Agreed, this is more the kind of problem that emerges from RL like training. The page on the Tournesol wiki about this subject points to this recent paper that propose a recommendation algorithm tried in practice on YouTube. AFAIK we don’t have access to the actual algorithm used by YouTube, so it’s hard to say whether it’s using RL; but the paper above looks like evidence that it eventually will be.
Makes sense.
I think it might be useful to distinguish between being aware of oneself in a literal sense, and the term “self-aware” as it is used colloquially / the connotations the term sneaks in.
Some animals, if put in front of a mirror, will understand that there is some kind of moving animalish thing in front of them. The ones that pass the mirror test are the ones that realize that moving animalish thing is them.
There is a lot of content on YouTube about YouTube, so the system will likely become aware of itself in a literal sense. That’s not the same as our colloquial notion of “self-awareness”.
IMO, it’d be useful to understand the circumstances under which the first one leads to the second one.

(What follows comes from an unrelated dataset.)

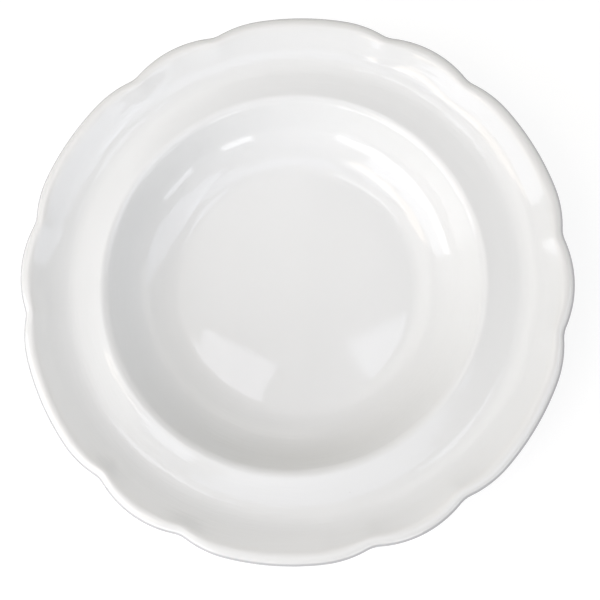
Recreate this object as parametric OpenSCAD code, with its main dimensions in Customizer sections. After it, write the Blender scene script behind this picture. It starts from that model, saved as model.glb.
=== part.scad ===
// Rimmed soup plate with a scalloped edge: one porcelain body under three coats of glaze.
// Millimetres, +Z up. The origin is the middle of the standing plane under the foot ring.

/* [Rim] */
// Overall diameter, across the lobes
rim_d = 240; // [210:1:280]
// Pairs of lobes around the edge, each pair one wide and one narrow
lobe_pairs = 6; // [5:1:8]
// Share of a pair's angle that its wide lobe takes
wide_lobe_share = 0.658; // [0.56:0.002:0.7]
// Radius of the narrow lobes and of both ends of the wide ones
lobe_end_r = 48; // [40:1:60]
// Hollow radius of the notch between two lobes
notch_r = 12; // [8:0.5:20]
// Width of the level ring, the lowest part of the rim
land_w = 3; // [2:0.5:6]
// Slope of the straight part of the rim
rim_angle = 37; // [20:1:42]
// Share of the rising rim that curves up, before it runs straight to the lip
curved_share = 0.77; // [0.5:0.01:0.95]
// Slope at which the lip's roll turns down and meets the rounded edge
lip_fall = 50; // [30:1:60]
// How fast the scallops fade out from the lip inwards, as a power of the way across the rim
scallop_fade = 2; // [1:0.25:4]

/* [Well] */
// Diameter of the floor, out to where the wall starts to curve up
floor_d = 110; // [90:1:120]
// Slope of the dished floor at its edge
floor_edge_angle = 2.5; // [1:0.5:5]
// Depth of the well, from the level ring of the rim to the middle of the floor
well_depth = 26; // [23:0.5:32]
// Radius of the curve between floor and wall
well_curve_r = 27; // [20:1:30]
// Slope of the straight part of the wall
wall_angle = 62; // [54:1:70]
// Slope at which the shoulder falls away outwards, down to the level ring
shoulder_fall = 5; // [2:0.5:8]
// Radius of the shallow hollow between the shoulder and the level ring
land_curve_r = 75; // [40:5:90]

/* [Thickness] */
// Thickness of the floor's middle, with its glaze
floor_t = 5; // [4:0.25:7]
// Thickness of the wall and of the rim, with the glaze
wall_t = 3.4; // [3.1:0.1:4.4]
// Radius of the rounded edge outside the lip's roll
lip_edge_r = 1.5; // [1:0.05:1.65]
// Hollow radius on the underside, below the shoulder
shoulder_hollow_r = 0.8; // [0.6:0.1:2]
// Hollow radius on the underside, below the lip's roll
lip_hollow_r = 0.9; // [0.6:0.1:1.6]
// Thickness of the fired glaze
glaze_t = 0.3; // [0.15:0.05:0.5]

/* [Foot ring] */
// Outer diameter of the foot ring
foot_d = 128; // [116:1:134]
// Width of the foot ring
foot_w = 4.5; // [3.5:0.25:7]
// Height of the hollow inside the foot ring
foot_h = 3; // [2.75:0.25:3.75]
// Radius of the ring's standing corners
foot_corner_r = 1.2; // [0.8:0.1:1.25]
// Fillet radius where the ring meets the underside
foot_fillet_r = 1.4; // [0.8:0.1:1.4]
// Height of the wiped edge that is left bare of glaze
bare_h = 1.3; // [1.25:0.05:1.35]

/* [Hidden] */
$fn = 240;

// Turn between two points of a curve: in the well, across the rim, round a small corner,
// over the lip's roll, and under it
well_step = 4;
rim_step = 8;
corner_step = 15;
roll_step = 20;
under_step = 37;
// Columns of points from a narrow lobe's middle to its notch, and on to a wide lobe's middle
narrow_columns = 4;
wide_columns = 7;
// Share of the level ring where the scalloped band starts, and where the turned middle ends
band_share = 0.2;
middle_share = 0.8;

rim_r = rim_d / 2;
floor_r = floor_d / 2;
foot_r = foot_d / 2;
foot_in_r = foot_r - foot_w;

// The scalloped outline: equal circles near the edge, joined by notches and by wide crowns
pair_angle = 360 / lobe_pairs;
narrow_half_angle = pair_angle * (1 - wide_lobe_share) / 2;
lobe_centre_r = rim_r - lobe_end_r;
notch_centre_r = lobe_centre_r * cos(narrow_half_angle)
    + sqrt(pow(lobe_end_r + notch_r, 2) - pow(lobe_centre_r * sin(narrow_half_angle), 2));
lobe_sweep = atan2(notch_centre_r * sin(narrow_half_angle),
    notch_centre_r * cos(narrow_half_angle) - lobe_centre_r);
notch_half_angle = narrow_half_angle
    - atan2(lobe_end_r * sin(lobe_sweep), lobe_centre_r + lobe_end_r * cos(lobe_sweep));

// Radius of the outline, at an angle counted from the middle of a narrow lobe
function edge_r(angle) =
    let (folded = abs((angle + pair_angle / 2) % pair_angle - pair_angle / 2),
        from_notch = abs(folded - narrow_half_angle))
    from_notch > narrow_half_angle ? rim_r
    : from_notch > notch_half_angle ? lobe_edge_r(narrow_half_angle - from_notch)
    : notch_centre_r * cos(from_notch)
        - sqrt(pow(notch_r, 2) - pow(notch_centre_r * sin(from_notch), 2));

// Radius of a lobe's circle, at an angle from its middle
function lobe_edge_r(angle) = lobe_centre_r * cos(angle)
    + sqrt(pow(lobe_end_r, 2) - pow(lobe_centre_r * sin(angle), 2));

// Angles of the columns of points, close together on the narrow lobes and at the notches
half_angles = concat(
    [for (i = [0 : narrow_columns - 1]) narrow_half_angle * i / narrow_columns],
    [for (i = [0 : wide_columns - 1])
        narrow_half_angle + (pair_angle / 2 - narrow_half_angle) * i / wide_columns]);
half_columns = narrow_columns + wide_columns;
column_angles = [for (pair = [0 : lobe_pairs - 1], i = [0 : 2 * half_columns - 1])
    pair * pair_angle + (i < half_columns ? half_angles[i]
        : i == half_columns ? pair_angle / 2
        : pair_angle - half_angles[2 * half_columns - i])];

// Centres and radii of the section's arcs, from the middle of the floor outwards
floor_z = foot_h + floor_t;
land_z = floor_z + well_depth;
floor_curve_r = floor_r / sin(floor_edge_angle);
floor_centre = [0, floor_z + floor_curve_r];
floor_dish = floor_curve_r * (1 - cos(floor_edge_angle));
well_centre = [floor_r, floor_z + floor_dish]
    + well_curve_r * [-sin(floor_edge_angle), cos(floor_edge_angle)];
shoulder_r = shoulder_hollow_r + wall_t;
shoulder_z = land_z + land_curve_r * (1 - cos(shoulder_fall)) - shoulder_r * cos(shoulder_fall);
wall_rise = shoulder_z - well_centre.y + (shoulder_r + well_curve_r) * cos(wall_angle);
shoulder_x = well_centre.x + wall_rise / tan(wall_angle)
    + (shoulder_r + well_curve_r) * sin(wall_angle);
shoulder_centre = [shoulder_x, shoulder_z];

// The level ring, where the turned middle and the scalloped band share their surfaces
land_x = shoulder_x + (shoulder_r + land_curve_r) * sin(shoulder_fall);
land_centre = [land_x, land_z + land_curve_r];
band_start_x = land_x + band_share * land_w;
middle_end_x = land_x + middle_share * land_w;

// The rim, as it is in a section through a lobe: a curve up, a straight run, and the lip,
// which rolls over outwards and ends in a rounded edge
rim_foot_x = land_x + land_w;
lip_r = lip_hollow_r + wall_t;
lip_x = rim_r - lip_edge_r - (lip_r - lip_edge_r) * sin(lip_fall);
rim_run = lip_x - lip_r * sin(rim_angle) - rim_foot_x;
rim_curve_r = curved_share * rim_run / sin(rim_angle);
rim_centre = [rim_foot_x, land_z + rim_curve_r];
lip_z = land_z + rim_curve_r * (1 - cos(rim_angle))
    + (1 - curved_share) * rim_run * tan(rim_angle) - lip_r * cos(rim_angle);
lip_centre = [lip_x, lip_z];
edge_centre = lip_centre + (lip_r - lip_edge_r) * [sin(lip_fall), cos(lip_fall)];
under_angle = 90 - lip_fall - asin((lip_hollow_r + lip_edge_r) / (lip_r - lip_edge_r));

// Points of an arc in the section, each with its slope: [radius, height, slope].
// side is 1 where the arc's centre is above the surface, and -1 where it is below.
function bend(centre, r, from, to, side, step) =
    let (count = ceil(abs(to - from) / step))
    [for (i = [0 : count])
        let (slope = from + (to - from) * i / count)
        [centre.x + side * r * sin(slope), centre.y - side * r * cos(slope), slope]];

// Points of a small corner, between two directions from its centre
function corner(centre, r, from, to, step) =
    let (count = ceil(abs(to - from) / step))
    [for (i = [0 : count])
        let (angle = from + (to - from) * i / count)
        centre + r * [cos(angle), sin(angle)]];

// The middle's upper surface, from an angle of the well's curve out to its end on the ring
function wall_line(from) = concat(
    bend(well_centre, well_curve_r, from, wall_angle, 1, well_step),
    bend(shoulder_centre, shoulder_r, wall_angle, -shoulder_fall, -1, well_step),
    but_first(bend(land_centre, land_curve_r, -shoulder_fall, 0, 1, well_step)),
    [[middle_end_x, land_z, 0]]);

// A line sunk into the plate along its surface's normals
function sunk(line, depth) =
    [for (point = line) [point.x + depth * sin(point[2]), point.y - depth * cos(point[2])]];

function backwards(list) = [for (i = [len(list) - 1 : -1 : 0]) list[i]];
function but_first(list) = [for (i = [1 : len(list) - 1]) list[i]];

// The outer fillet of the foot ring, tangent to the ring and to the underside of the wall
back_curve_r = well_curve_r + wall_t;
fillet_x = foot_r + foot_fillet_r;
fillet_angle = asin((fillet_x - well_centre.x) / (back_curve_r + foot_fillet_r));
fillet_z = well_centre.y - (back_curve_r + foot_fillet_r) * cos(fillet_angle);

// The turned middle's outline in four runs, each a skin's thickness below the glazed surface.
// Face: from the axis out to the level ring
function face_run(skin) = concat(
    sunk(bend(floor_centre, floor_curve_r, 0, floor_edge_angle, 1, well_step), skin),
    sunk(wall_line(floor_edge_angle), skin));

// Back: from the level ring in to the bare edge, outside the foot ring
function back_run(skin) = concat(
    backwards(sunk(wall_line(fillet_angle), wall_t - skin)),
    corner([fillet_x, fillet_z], foot_fillet_r + skin, 90 + fillet_angle, 180, corner_step),
    [[foot_r - skin, bare_h]]);

// Stand: the bare edge under the foot ring
function stand_run(skin) =
    let (r = foot_corner_r - skin)
    concat(
        corner([foot_r - foot_corner_r, r], r, 0, -90, corner_step),
        corner([foot_in_r + foot_corner_r, r], r, -90, -180, corner_step));

// Base: from the bare edge, inside the foot ring, to the axis
function base_run(skin) = concat(
    [[foot_in_r + skin, bare_h]],
    corner([foot_in_r, foot_h] - foot_fillet_r * [1, 1], foot_fillet_r + skin, 0, 90, corner_step),
    [[0, foot_h + skin]]);

// The rim's outline in two runs, as it is in a section through a lobe.
// Face: from the level ring to the outermost point of the edge
function rim_face_run(skin) = concat(
    [[band_start_x, land_z - skin]],
    sunk(bend(rim_centre, rim_curve_r, 0, rim_angle, 1, rim_step), skin),
    sunk(bend(lip_centre, lip_r, rim_angle, -lip_fall, -1, roll_step), skin),
    but_first(corner(edge_centre, lip_edge_r - skin, 90 - lip_fall, 0, roll_step)));

// Back: from the outermost point of the edge to the level ring
function rim_back_run(skin) = concat(
    corner(edge_centre, lip_edge_r - skin, 0, under_angle - 90, under_step),
    sunk(bend(lip_centre, lip_hollow_r, under_angle, rim_angle, -1, under_step), -skin),
    sunk(bend(rim_centre, rim_curve_r + wall_t, rim_angle, 0, 1, rim_step), -skin),
    [[band_start_x, land_z - wall_t + skin]]);

// Section of a coat of glaze, between its surface and the body that it covers
module coat_section(surface, under) {
    polygon(concat(surface, backwards(under)));
}

// Share of the scallops that a point of the rim follows: none on the level ring, all at the lip
function follow(x) =
    pow(min(1, max(0, (x - rim_foot_x) / (lip_x - rim_foot_x))), scallop_fade);

// The rim as one closed band of triangles: a loop of the section at each column's angle
module scalloped_band(loop) {
    rows = len(loop);
    columns = len(column_angles);
    points = [for (angle = column_angles, point = loop)
        let (r = point.x - (rim_r - edge_r(angle)) * follow(point.x))
        [r * cos(angle), r * sin(angle), point.y]];
    faces = [for (i = [0 : columns - 1], j = [0 : rows - 1])
        let (here = i * rows, next = (i + 1) % columns * rows, up = (j + 1) % rows)
        each [[here + j, next + up, here + up], [here + j, next + j, next + up]]];
    polyhedron(points, faces);
}

module porcelain_body() {
    color("linen") {
        rotate_extrude()
            polygon(concat(face_run(glaze_t), back_run(glaze_t), stand_run(glaze_t),
                base_run(glaze_t)));
        scalloped_band(concat(rim_face_run(glaze_t), but_first(rim_back_run(glaze_t))));
    }
}

module face_glaze() {
    color("whitesmoke") {
        rotate_extrude()
            coat_section(face_run(0), face_run(glaze_t));
        scalloped_band(concat(rim_face_run(0), backwards(rim_face_run(glaze_t))));
    }
}

module back_glaze() {
    color("whitesmoke") {
        rotate_extrude()
            coat_section(back_run(0), back_run(glaze_t));
        scalloped_band(concat(rim_back_run(0), backwards(rim_back_run(glaze_t))));
    }
}

module base_glaze() {
    color("whitesmoke")
        rotate_extrude()
            coat_section(base_run(0), base_run(glaze_t));
}

porcelain_body();
face_glaze();
back_glaze();
base_glaze();
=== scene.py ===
# %% [markdown]
# # A scalloped soup plate in white porcelain
#
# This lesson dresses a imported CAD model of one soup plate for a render. The plate is a single
# piece of fired clay under three coats of clear glaze: one on the face, one on the back, and one
# inside the foot ring. Each of the four is its own mesh here, in the same place as its CAD solid.
# The frame comes first: it brings in the CAD bodies, and nothing in it is moved or changed.

# %% Load the frame
import math

import bpy
import numpy as np
from mathutils import Matrix, Vector


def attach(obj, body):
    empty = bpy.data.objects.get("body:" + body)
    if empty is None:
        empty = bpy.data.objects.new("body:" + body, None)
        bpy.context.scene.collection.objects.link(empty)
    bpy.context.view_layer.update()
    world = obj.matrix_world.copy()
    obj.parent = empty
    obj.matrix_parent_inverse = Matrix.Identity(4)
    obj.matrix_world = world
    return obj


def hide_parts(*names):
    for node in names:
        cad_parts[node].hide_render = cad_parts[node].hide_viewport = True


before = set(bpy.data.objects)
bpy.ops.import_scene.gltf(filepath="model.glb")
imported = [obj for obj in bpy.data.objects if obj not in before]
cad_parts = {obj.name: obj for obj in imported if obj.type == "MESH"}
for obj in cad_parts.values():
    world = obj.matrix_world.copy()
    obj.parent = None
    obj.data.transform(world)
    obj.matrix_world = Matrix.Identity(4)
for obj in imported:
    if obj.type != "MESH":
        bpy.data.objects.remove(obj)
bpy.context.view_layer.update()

# %% [markdown]
# ## The sizes
#
# A potter would cut one template of the plate's section, and press or turn every plate against
# it. The same values drive the CAD source, so a piece made from them lands on its solid, and only
# the waving of the rim is shared out a little differently, as told further down. Lengths are in
# metres, which is what Blender and the frame use, and slopes are in degrees.

# %% Sizes of the section and of the scalloped edge
MM = 0.001
rim_r = 120 * MM
lobe_pairs = 6
wide_lobe_share = 0.658
lobe_end_r = 48 * MM
notch_r = 12 * MM
land_w = 3 * MM
rim_angle = 37
curved_share = 0.77
lip_fall = 50

floor_r = 55 * MM
floor_edge_angle = 2.5
well_depth = 26 * MM
well_curve_r = 27 * MM
wall_angle = 62
shoulder_fall = 5
land_curve_r = 75 * MM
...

My guess is that it works something like this. In order to survive and reproduce, evolution has endowed most animals with an inborn sense of self, to achieve self-preservation. (This sense of self isn’t necessary for cognition—if you trip on psychedelics and experience ego death, your brain can still think. Occasionally people will hurt themselves in this state since their self-preservation instincts aren’t functioning as normal.)
Colloquial “self-awareness” occurs when an animal looking in the mirror realizes that the thing in the mirror and its inborn sense of self are actually the same thing. Similar to Benjamin Franklin realizing that lightning and electricity are actually the same thing.
If this story is correct, we need not worry much about the average ML system developing “self-awareness” in the colloquial sense, since we aren’t planning to endow it with an inborn sense of self.
That doesn’t necessarily mean I think Predict-O-Matic is totally safe. See this post I wrote for instance.